Following the announcement, Governor Hogan unveiled Maryland’s new license plate design, which will feature the Maryland flag front and center. The Maryland Department of Transportation’s Motor Vehicle Administration (MVA) will start issuing the new plate on Monday, September 26 for all passenger cars, SUVs, trucks, motorcycles, and multipurpose vehicles.
“You would be hard pressed to find another state that has more pride than our great state of Maryland,” said Governor Hogan. “Earlier this year we launched our newly redesigned, state-of-the-art, Maryland-themed driver’s licenses, using our beautiful flag for inspiration. Now, Marylanders will have yet another way to show their state pride, with our new ‘Maryland Proud’ standard-issue license plate.”
The new plate meets all state standards and has passed all law-enforcement testing for readability. The new standard-issue plate will replace the War of 1812 plate, but customers who want to keep their existing plates do not need to get the new plate. Those who want to replace their existing license plates will pay the current $20 replacement cost. Registration renewal costs remain unchanged. All vehicles purchased on/after September 26 will be issued the new plate unless customers want to transfer their existing plates to their vehicles.
“We think these beautifully designed plates will be very popular and strongly encourage our customers to skip the trip to the MVA and order them online,” said Secretary Rahn.

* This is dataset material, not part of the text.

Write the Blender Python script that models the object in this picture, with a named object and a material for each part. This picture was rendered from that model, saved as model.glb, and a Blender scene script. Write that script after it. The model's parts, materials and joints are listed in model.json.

The War of 1812 plate was first issued in June 2010 and was scheduled to be in circulation during the Star Spangled commemoration. It is standard practice to update the Maryland license plate every few years. All Maryland license plates are manufactured by Maryland Correctional Enterprises, a division of the Department of Public Safety and Correctional Services. MVA issues approximately 740,000 sets of license plates per year.
To order the new Maryland Proud plate after September 26, visit the MVA website at mva.maryland.gov and click Online Services.